■ Data provided ■
—————

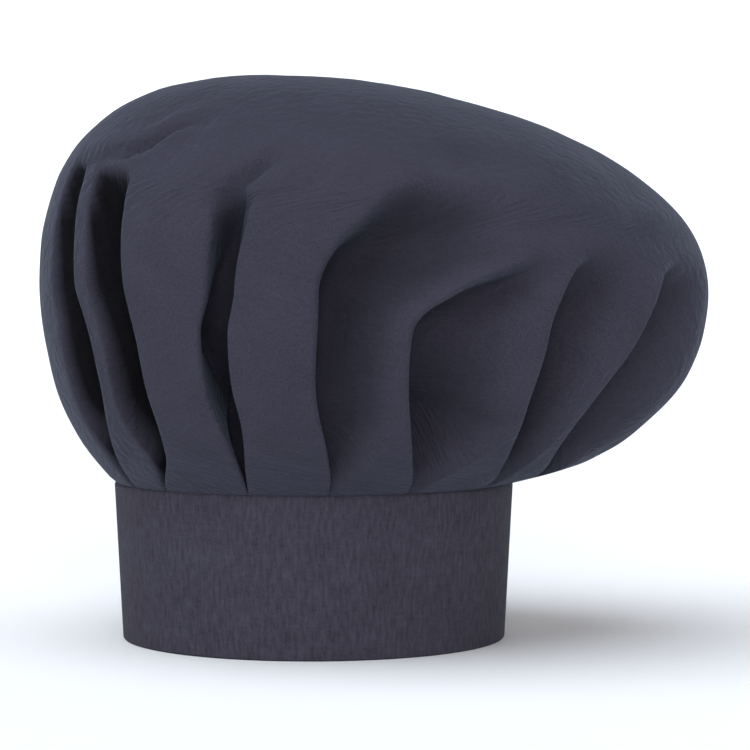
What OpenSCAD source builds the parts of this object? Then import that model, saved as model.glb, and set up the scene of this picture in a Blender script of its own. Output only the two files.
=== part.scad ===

—————

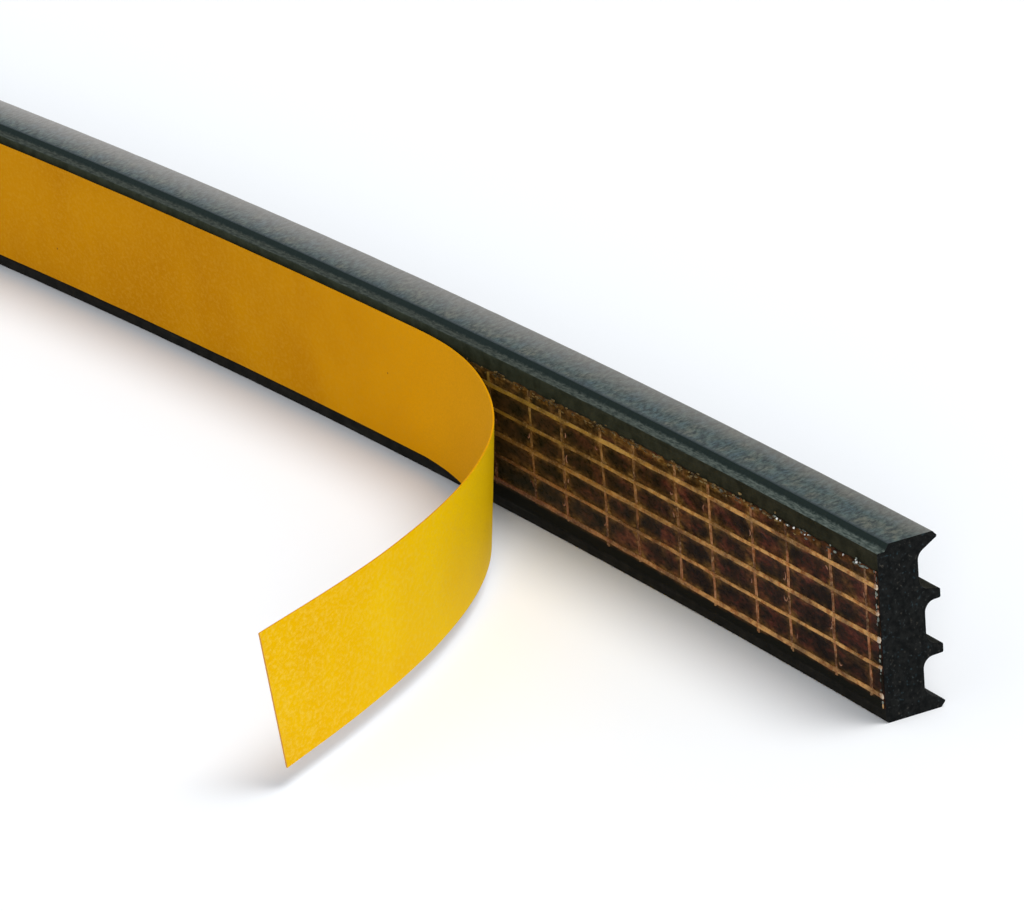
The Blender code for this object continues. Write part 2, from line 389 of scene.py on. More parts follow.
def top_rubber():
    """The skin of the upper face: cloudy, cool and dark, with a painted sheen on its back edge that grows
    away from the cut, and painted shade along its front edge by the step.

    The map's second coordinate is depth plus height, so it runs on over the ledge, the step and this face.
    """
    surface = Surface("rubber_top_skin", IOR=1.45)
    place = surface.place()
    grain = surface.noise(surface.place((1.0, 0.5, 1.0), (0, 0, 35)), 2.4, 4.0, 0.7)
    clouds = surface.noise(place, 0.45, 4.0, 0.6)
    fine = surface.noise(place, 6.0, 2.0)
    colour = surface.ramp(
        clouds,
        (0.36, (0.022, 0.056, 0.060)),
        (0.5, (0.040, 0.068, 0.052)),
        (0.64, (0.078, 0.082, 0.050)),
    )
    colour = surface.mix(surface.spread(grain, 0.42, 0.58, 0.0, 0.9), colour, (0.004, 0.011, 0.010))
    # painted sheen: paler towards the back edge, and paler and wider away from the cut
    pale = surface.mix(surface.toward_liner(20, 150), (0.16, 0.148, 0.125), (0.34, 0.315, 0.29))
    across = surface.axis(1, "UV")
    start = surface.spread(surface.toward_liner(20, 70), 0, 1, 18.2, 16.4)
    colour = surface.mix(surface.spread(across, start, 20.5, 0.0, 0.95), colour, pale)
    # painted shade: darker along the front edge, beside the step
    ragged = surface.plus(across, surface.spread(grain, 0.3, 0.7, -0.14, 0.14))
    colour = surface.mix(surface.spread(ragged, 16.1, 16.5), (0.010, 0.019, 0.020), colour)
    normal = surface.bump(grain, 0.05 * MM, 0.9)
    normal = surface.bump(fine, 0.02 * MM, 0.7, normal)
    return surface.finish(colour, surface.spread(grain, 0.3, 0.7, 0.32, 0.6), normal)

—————

■ Short task ■
Gather every line containing the word "object" and copy it.

■ Answer ■
What OpenSCAD source builds the parts of this object? Then import that model, saved as model.glb, and set up the scene of this picture in a Blender script of its own. Output only the two files.
The Blender code for this object continues. Write part 2, from line 389 of scene.py on. More parts follow.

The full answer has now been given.